Within the U.S. alone, Bitcoin and its parallel technologies will alter business more thoroughly than any form of e-currency or credit card. Initiatives like the state of Vermont’s recent push to license all-digital businesses stand to gain from widespread Bitcoin use: If digital signatures can be attained securely, and all documents exchanged online, then many, many new enterprises would never have to lock themselves into any semblance of brick-and-mortar existence. For more and more businesses — particularly small businesses, helmed by a growing class of the tech-savvy self-employed — ownership of almost all physical property past a laptop represents unforgivable waste and drag. Offices, Aeron chairs, filing cabinets full of paper, local business licenses and operating agreements and bank statements vanish into thin air. Or, rather, into the cloud.
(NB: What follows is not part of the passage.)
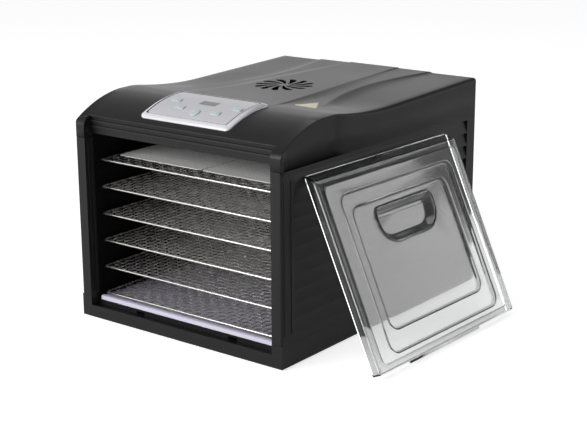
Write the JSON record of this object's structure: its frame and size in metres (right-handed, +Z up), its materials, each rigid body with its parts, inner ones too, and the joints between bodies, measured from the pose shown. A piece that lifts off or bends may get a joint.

Secure, paperless, cheap: Bitcoin seems mysterious and therefore wicked or extravagant to many, but its applications are in fact refreshingly practical. Because the processing fees associated with credit card transactions disappear, Andreessen points out, Bitcoin makes possible hyper-micro- or nano-transactions, those that involve charging users only fractions of a cent to access content. Paywalls to access even premium content, say, the New York Times online, would be leveled. Fees for the world’s unbanked would plummet. It would become possible, if the promise of Bitcoin is fully realized, for a teenager with a Raspberry Pi (a tiny computer purpose-built for developing countries) to start an e-commerce site and accept a currency free from inflation and free from the bondage of prohibitively expensive banking structures.

However this upstart currency booms or busts over the coming months and years, it’s time we start talking reasonably about it. It’s hard to imagine putting Bitcoin back wherever it came from, or saying, à la Krugman, that a thing that already exists shouldn’t be.